Позднее в тот же день во время обеденного перерыва, примерно в четыре часа дня, я решаю немного прогуляться.
– О чем призадумалась? – интересуется мужчина, сидящий рядом со мной на скамейке.
– О жизни и судьбе, – отвечаю я.
Он смеется:
– Звучит серьезно. – Он подставляет лицо солнечным лучам и закрывает глаза. – Какой прекрасный день.
Мне помогает Сави, младшая медсестра. Мы готовим к погребению тело шестилетней девочки, утонувшей в пруду у дома своего дедушки. Несмотря на все наши попытки сделать так, чтобы шторы полностью закрывали окно, в палате все равно слишком солнечно.
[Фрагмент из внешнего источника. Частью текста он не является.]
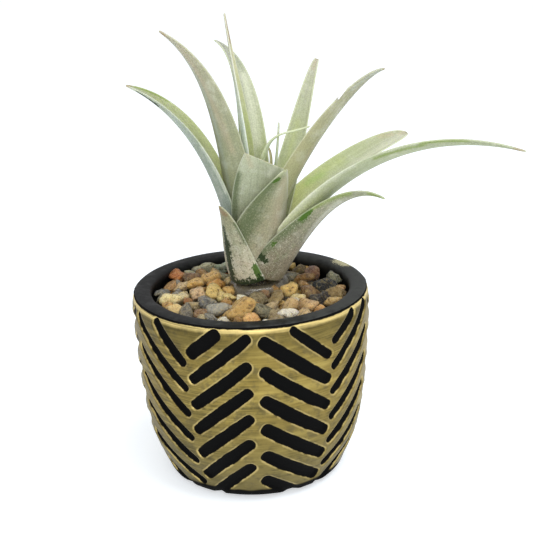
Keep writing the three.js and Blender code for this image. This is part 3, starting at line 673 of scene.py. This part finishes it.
# The leaves. Stiff channelled blades of an air plant, each rolled round the next at its foot and
# bent outwards higher up. Their skin is green under a coat of silver-grey scales, which is rubbed
# off in places. The three front ones are old leaves that were cut back to stubs.
# Heading is the bearing that a leaf grows towards, 0 at the front and 90 at the right. Lean turns
# the blade about the upright, and twist turns it about its length by its tip, in degrees. Root is
# how far out and how high the midrib begins. Bow, crook and tip are its other control points, as
# steps out, up and aside from there. Width is half the flattened width, fold half the channel's
# angle and rib half the thickness, each from root to tip. Speckle is how grained the skin is.
# A mark is a streak: its kind, the place along (0 to 1) and across (-1 to 1) of one end and of
# the other, and half its width in mm.
LEAVES = [
    dict(
        name="stub_front_left", heading=-53, lean=-2, twist=1,
        root=[9.2, 67.3], bow=[3.9, 10.4, 0], crook=[2.9, 22.5, 0.8], tip=[9.4, 30.2, 5.9],
        width=[11.8, 11.2, 7, 5.2, 0.8], fold=[74, 71, 50], rib=[0.6, 0.4], speckle=[1.0, 0.8, 0.3],
        outer=["#CEC5AD", "#A3A188", "#7E7F5B"], inner=["#7F9070", "#8E9C78", "#A3A586"],
        outer_marks=[
            ("bare", 0.68, -0.1, 0.5, 0.0, 1.0), ("bare", 0.5, 0.02, 0.04, 0.02, 2.0),
            ("bare", 0.0, -0.4, 0.0, 0.9, 3.2), ("fresh", 0.2, 0.92, 0.02, 0.82, 1.8),
            ("pink", 0.28, 0.4, 0.25, 0.8, 1.6), ("tan", 0.97, -0.4, 0.9, 0.4, 2),
            ("shade", 0.75, 0.9, 0.5, 0.95, 1.4),
        ],
    ),
    dict(
        name="leaf_right_low", heading=70, lean=-2, twist=-22,
        root=[8.6, 67.5], bow=[4.4, 7.4, 0], crook=[19.6, 37.8, 0.7], tip=[37.2, 30.9, 0],
        width=[15, 18.8, 3.2, 5, 0.35], fold=[95, 79, 67], rib=[0.6, 0.35], speckle=[1.0, 0.7, 0.1],
        outer=["#796F58", "#8B8973", "#8F957A"], inner=["#8FA070", "#7E955A", "#6F8E46"],
        outer_marks=[
            ("fresh", 0.54, -0.9, 0.49, -0.86, 1.5), ("olive", 0.5, -0.98, 0.78, -0.9, 1.8),
            ("fresh", 0.3, -0.86, 0.28, -0.86, 0.9), ("bare", 0.185, -0.92, 0.165, -0.74, 1.4),
            ("shade", 0.1, -0.98, 0.5, -0.85, 3.4), ("pale", 0.38, -0.1, 0.7, -0.3, 1.8),
            ("olive", 0.9, -0.8, 1.0, 0, 1.4), ("pink", 0.12, -0.2, 0.3, -0.2, 4),
        ],
        inner_marks=[("bare", 0.7, -0.8, 0.96, -0.6, 1.2)],
    ),
    dict(
        name="stub_front_right", heading=30, lean=4, twist=9,
        root=[8, 69], bow=[-0.4, 18.1, 0], crook=[8.6, 34.2, 0], tip=[13.5, 41, -0.5],
        width=[13, 18.9, 10.6, 5.3, 1], fold=[88, 49, 33], rib=[0.5, 0.35], speckle=[0.7, 0.3, 0.0],
        outer=["#9B947A", "#999678", "#9DA07E"], inner=["#A9B287", "#B4BD92", "#BCC49B"],
        outer_marks=[
            ("fresh", 0.885, -0.6, 0.85, -0.74, 1.1), ("shade", 0.84, -0.95, 0.52, -0.8, 6),
            ("shade", 0.52, -0.75, 0.3, -0.85, 7), ("shade", 0.45, -0.65, 0.1, -0.8, 6),
            ("pale", 0.2, 0.8, 0.95, 0.9, 2.2), ("pink", 0.4, 0.1, 0.85, 0.2, 4),
        ],
    ),
    dict(
        name="leaf_left_low", heading=-100, lean=12, twist=-12,
        root=[7.6, 67.6], bow=[2, 38.5, 0], crook=[17.9, 59.8, 0], tip=[34.9, 67.1, 0.9],
        width=[8, 10.6, 8.1, 6, 0.35], fold=[70, 54, 67], rib=[0.6, 0.35], speckle=[0.3, 0.1, 0.0],
        # The inner root is near white: painted light in the channel, which the leaves beside it shade.
        outer=["#6F7A70", "#8B9586", "#9FA591"], inner=["#FFFFE0", "#BABF98", "#8A9070"],
        outer_marks=[
            ("bare", 0.78, 0.6, 0.92, 0.45, 0.8), ("tan", 0.98, -0.6, 0.99, 0.6, 2),
            ("blue", 0.7, 0.75, 0.55, 0.6, 3.0), ("pale", 0.3, 0.9, 0.5, 0.95, 1),
            ("blue", 0.3, -0.05, 0.12, 0.1, 2.4),
        ],
        inner_marks=[
            ("tan", 0.98, -0.6, 0.99, 0.6, 2), ("olive", 0.75, -0.95, 0.95, -0.8, 0.8),
        ],
    ),
    dict(
        name="stub_front", heading=15, lean=-2, twist=-3,
        root=[6.2, 71], bow=[1.4, 24, 0], crook=[8, 42, -0.5], tip=[10.4, 47, 0.1],
        width=[9.7, 13.2, 11.6, 6.6, 5], fold=[80, 47, 36], rib=[0.5, 0.35], speckle=[0.3, 0.1, 0.0],
        outer=["#72765D", "#9CA187", "#AEB298"], inner=["#AEB88A", "#B9C193", "#C0C69B"],
        outer_marks=[
            ("tan", 0.645, -0.6, 0.645, -0.55, 0.5), ("shade", 0.6, -0.9, 0.3, -0.85, 2.4),
            ("pink", 0.8, -0.8, 0.7, -0.5, 1.8), ("pale", 0.62, 0.2, 0.7, 0.6, 2),
        ],
    ),
    dict(
        name="leaf_right_long", heading=84, lean=-8, twist=-18,
        root=[7, 68.5], bow=[4.6, 19, 0], crook=[35.6, 55.4, 0.8], tip=[83.8, 43.3, -2.2],
        width=[9.4, 12.5, 6.3, 6.6, 0.35], fold=[84, 58, 60], rib=[0.55, 0.35], speckle=[0.4, 0.1, 0.0],
        # The outer root is light: painted light where the leaves round its foot shade it.
        outer=["#E4E6BC", "#A0A687", "#949A7F"], inner=["#9FAE74", "#A9B880", "#9DB06C"],
        outer_marks=[
            ("olive", 0.74, -0.9, 0.86, -0.84, 0.9), ("tan", 0.985, -0.6, 0.985, 0.6, 2.4),
            ("pale", 0.3, -0.95, 0.55, -0.95, 1.2), ("olive", 0.6, -0.8, 0.75, -0.7, 0.9),
            ("yellow", 0.2, -0.7, 0.4, -0.6, 2.4),
        ],
        inner_marks=[("tan", 0.985, -0.6, 0.985, 0.6, 2.4)],
    ),
    dict(
        name="leaf_left_tall", heading=-85, lean=22, twist=13,
        root=[5.2, 72], bow=[5.4, 28, 0], crook=[2.6, 65.5, 0], tip=[24, 81.9, 0],
        width=[9.5, 12.4, 9.1, 5.2, 0.35], fold=[88, 60, 51], rib=[0.5, 0.35], speckle=[0.2, 0.0, 0.0],
        outer=["#A5A983", "#8C8F72", "#A19C88"], inner=["#AEB98A", "#B9C394", "#B9BE98"],
        outer_marks=[
            ("pink", 0.45, 0.55, 0.62, 0.3, 2.4), ("pink", 0.62, 0.3, 0.9, 0.15, 2),
            ("tan", 0.97, -0.3, 1.0, 0.3, 1.4), ("blue", 0.25, 0.1, 0.92, -0.1, 2.2),
        ],
    ),
    dict(
        name="leaf_right_blunt", heading=118, lean=3, twist=23,
        root=[6, 70], bow=[2.3, 24, 0], crook=[48.8, 39.6, -1.5], tip=[56.2, 39.9, -0.8],
        width=[9.4, 8.3, 6.5, 7, 0.6], fold=[86, 58, 33], rib=[0.5, 0.35], speckle=[0.2, 0.0, 0.0],
        # The inner root is light: painted light in the shade between the leaves beside it.
        outer=["#AAB38D", "#B1B996", "#B9BEA3"], inner=["#E2DFA0", "#A9B08C", "#A0A08E"],
        inner_marks=[
            ("green", 0.4, 0.7, 0.46, 0.55, 2.6), ("pink", 0.78, 0.75, 0.86, 0.5, 1.8),
            ("pink", 0.9, 0.2, 0.98, 0.3, 2.2), ("pale", 0.45, -0.3, 0.9, -0.5, 5),
            ("yellow", 0.2, 0.7, 0.55, 0.6, 4), ("tan", 0.75, 0.62, 0.75, 0.6, 0.6),
            ("olive", 0.985, -0.4, 0.985, 0.5, 0.7),
        ],
    ),
    dict(
        name="leaf_right_high", heading=92, lean=-19, twist=-12,
        root=[5, 73], bow=[-0.8, 21.5, 0], crook=[29.8, 63.7, 0], tip=[39.8, 65.3, 0.2],
        width=[8, 9.8, 8.1, 4.9, 0.35], fold=[88, 64, 49], rib=[0.5, 0.35], speckle=[0.2, 0.0, 0.0],
        outer=["#B6B888", "#9A9874", "#98978A"], inner=["#AAB783", "#B4C08E", "#B5BE97"],
        outer_marks=[
            ("pink", 0.4, -0.2, 0.5, -0.25, 1.6), ("pale", 0.2, 0.2, 0.65, 0.05, 4),
            ("tan", 0.98, -0.3, 1.0, 0.3, 1.2), ("blue", 0.75, -0.7, 0.95, -0.4, 0.9),
        ],
    ),
    dict(
        name="leaf_back_right", heading=148, lean=20, twist=8,
        root=[4.2, 75], bow=[5.5, 12, -4.5], crook=[28, 58, -3.6], tip=[35, 62, -3.3],
        width=[7, 7.7, 3.9, 2.5, 0.8], fold=[86, 58, 46], rib=[0.45, 0.35], speckle=[0.2, 0.0, 0.0],
        # The inner root is light: painted light where the leaves round it shade it.
        outer=["#AAB38D", "#AFB894", "#B9BFA0"], inner=["#CDD2A4", "#ADB296", "#A6A498"],
        inner_marks=[
            ("pink", 0.88, 0.0, 0.96, 0.0, 1.6), ("tan", 0.99, -0.3, 1.0, 0.3, 1.2),
            ("yellow", 0.3, 0.2, 0.6, 0.2, 3),
        ],
    ),
    dict(
        name="leaf_back", heading=-150, lean=9, twist=7,
        root=[4, 76], bow=[0.8, 33.6, 0], crook=[0.7, 65.7, -3.4], tip=[23, 70, -1.7],
        width=[6.5, 10.2, 7.1, 3.6, 0.35], fold=[86, 60, 51], rib=[0.45, 0.35], speckle=[0.2, 0.0, 0.0],
        outer=["#AAB38D", "#AFB894", "#B3B99C"], inner=["#C0C6A0", "#A5A991", "#9C9E95"],
        inner_marks=[
            ("pale", 0.4, -0.5, 0.7, -0.5, 3.4), ("yellow", 0.3, 0.3, 0.55, 0.3, 2.4),
        ],
    ),
    dict(
        name="leaf_upright", heading=-125, lean=25, twist=-3,
        root=[3.6, 77], bow=[-1.5, 36, 0], crook=[2.5, 54, -0.4], tip=[6, 80.9, 0],
        width=[5.5, 6.8, 5.8, 1.8, 0.35], fold=[80, 64, 30], rib=[0.45, 0.35], speckle=[0.2, 0.0, 0.0],
        # The outer face is pale: painted light on its shaded side.
        outer=["#DEE6DC", "#D0D9D4", "#A8A08A"], inner=["#B2BA80", "#A7B07C", "#C4BAA6"],
        inner_marks=[
            ("tan", 0.88, 0.0, 1.0, 0.0, 2), ("olive", 0.36, 0.25, 0.85, 0.25, 0.9),
        ],
    ),
    dict(
        name="leaf_needle", heading=92, lean=60, twist=0,
        root=[2.2, 84.5], bow=[4.8, 14, 0], crook=[6, 26, 0], tip=[6.8, 37.2, 0],
        width=[1.4, 0.9, 0.5, 0.4, 0.34], fold=[50, 50, 30], rib=[0.4, 0.33],
        outer=["#8E9E72", "#93A47A", "#B4B8A8"],
    ),
    dict(
        name="leaf_young_inner", heading=110, lean=-20, twist=0,
        root=[1.6, 84.5], bow=[3.2, 9.9, 0], crook=[7, 23.5, 0], tip=[3.6, 28.6, -1],
        width=[2.6, 2.6, 2.4, 1.8, 0.6], fold=[70, 60, 50], rib=[0.4, 0.33],
        outer=["#A9B47C", "#A9A66E", "#9A8F5C"], inner=["#B3BD84", "#B7BC86", "#9A8F5C"],
    ),
    dict(
        name="leaf_young", heading=60, lean=0, twist=0,
        root=[1.2, 84.5], bow=[2.8, 38.7, 0], crook=[4.3, 31.5, 2.2], tip=[15.7, 35.6, 9.6],
        width=[2.6, 2.8, 0.3, 0.36, 0.34], fold=[75, 60, 40], rib=[0.4, 0.33],
        outer=["#ABB582", "#B4BD9C", "#B9C19C"],
    ),
]
YOUNG = {"leaf_needle", "leaf_young_inner", "leaf_young"}
LEAF_GRID = (18, 66)
YOUNG_GRID = (6, 40)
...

Комната залита горчичным светом. Лежащая в центре девочка по имени Фрея слишком мала для своей койки, ее голова все еще лежит на подушке, а глаза, несмотря на все наши старания, чуть приоткрыты. Я продолжаю мягко придерживать ее веки, пытаясь их опустить. Но они упорно распахиваются, словно она пытается проснуться от плохого сна. Ее родственники – родители, два старших ребенка (одному восемь лет, другому – десять) и бабушка с дедушкой – предпочли выйти из палаты на то время, пока мы готовим девочку к похоронам. Они ждут в комнате для родственников около входа в отделение, и я стараюсь не думать о том, что они сейчас делают – чего они не могут друг другу сказать, и в первую очередь о том, как сейчас должны себя чувствовать бабушка и дедушка погибшей девочки. Каждая смерть – это маленькая трагедия, но смерть Фреи особенно жестока.
У нее стоит катетер, эндотрахеальная трубка, ЦВК, две периферические канюли, дренаж грудной клетки и назогастральный зонд, а в кость до сих пор вставлена эндостальная игла.
– Все мы вытащить не сможем, – говорю я Сави. – Нам придется оставить это все внутри и закупорить или свернуть. Я перережу эндотрахеальную трубку прямо у нее во рту и спрячу ее внутри, чтобы не выглядело слишком страшно. Разумеется, родственникам это видеть очень тяжело.